SAIKI: Kobato wrote the lyrics according to the worldview of that anime, so there were many difficult words and a very fast tempo, so it was difficult to keep up (laughs).
And because the lyrics are so tightly packed in, deciding when to breath is hard.
If you sing it just as it is, in a sort of flowing style, no one will know what you're saying, so I practiced quite a bit before I could sing it properly.
MIKU: I wrote the lyrics after reading the original novel and revelling in the great impact of the words used in the anime.
I was very conscious of word selection while composing the song, as I wanted to make sure my lyrics lived up to those who love the original.
MISA: It's a song with a real sense of speed, so I tried to play the bass line with cool sounding phrasing and conspicuous picking without including overly complex phrasing.
AKANE: Drums tend to get a bit clogged up during fast paced songs, but I wanted to make sure the vocal melody would stand out,
so I stayed conscious of phrases that would accomplish this without reducing the number of notes.
― Next year, the 4th album "Unseen World" will be released on January 20 with a solo performance finally held at Nippon Budokan on February 11.
MIKU: The album consists of two sections, "Return to Origin" and "Current Evolution Point," as if two different BAND-MAID patterns have been condensed into a single sheet.

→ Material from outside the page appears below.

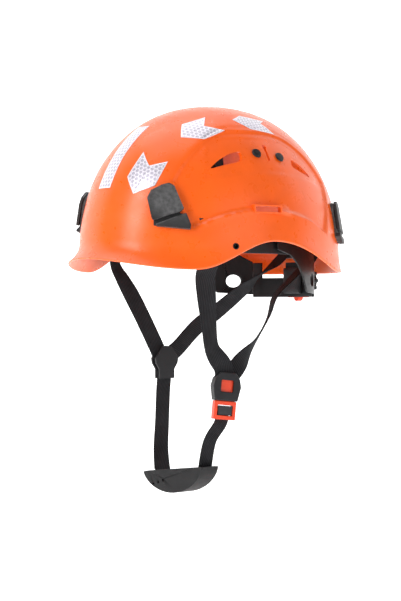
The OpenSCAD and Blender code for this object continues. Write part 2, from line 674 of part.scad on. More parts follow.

"現点進化(genten shinka) -Progress" is a phrase we made up, but "原点回帰(genten kaiki) -Roots" is a group of of songs that remind us of the past,
which are closest to the feelings of the early songs and yet still be expressed by our current BAND-MAID iteration.
On the other hand, with "現点進化 -Progress" the songs are more innovative or challenging than we have attempted before now.
KANAMI: "原点回帰 -Roots" focuses more on hard rock style songs with emphasis on riffs that will please those
of our masters and pricesses who have been fond of this style since "Brand New Maid" (EP released May 2016).
SAIKI: There were sort of separate "原点回帰- Roots" and "現点進化 -Progress" groups among our masters and princesses
so I wanted this album to show everyone that it doesn't matter which group you're in.
Because all the old songs are still us. If you're wondering what kind of band BAND-MAID is, I think this album will solve your dilemma (laughs).
MIKU: I heard it said that we wouldn't do songs like the ones from the old days anymore, so I decided to say "No way" to that.
SAIKI I want to do both! Or something like that (laughs). I don't think it's "either or."
I think it's an album that can take everyone to a world they've never seen before, as the album title implies.
KANAMI: At Budokan, we plan to remake everything from Opening SE onward in order
to make it an unprecedented live show in which the songs are infused with our world view from beginning to end.
AKANE: Budokan is a venue we've been aiming for, but of course it's not the final goal.
What I'm really trying to say is that I'm always looking toward the next stage.
MISA: I want to release all the energy I've built up over the past year when we perform at the Budokan.
But this time, I might cry in the middle of the live perfomance (laughs). Recently, tears have come easily to me.
MIKU: MISA-chan is very sensitive. We're all the same.
I'm sure the masters and princesses have also built up many emotions,
so we would like to be the ones to give them this live performance where they can release that energy.
Above all, the most important thing is to hold the event safely and properly.
SAIKI: That's right.
Mostly, I'm grateful that it can be held at all, but the ideal thing would be to do it at full capacity if possible.
That said, whatever the sitution, what I really hope is to play my best set ever,
one that transports my masters and princesse into our "Unseen World."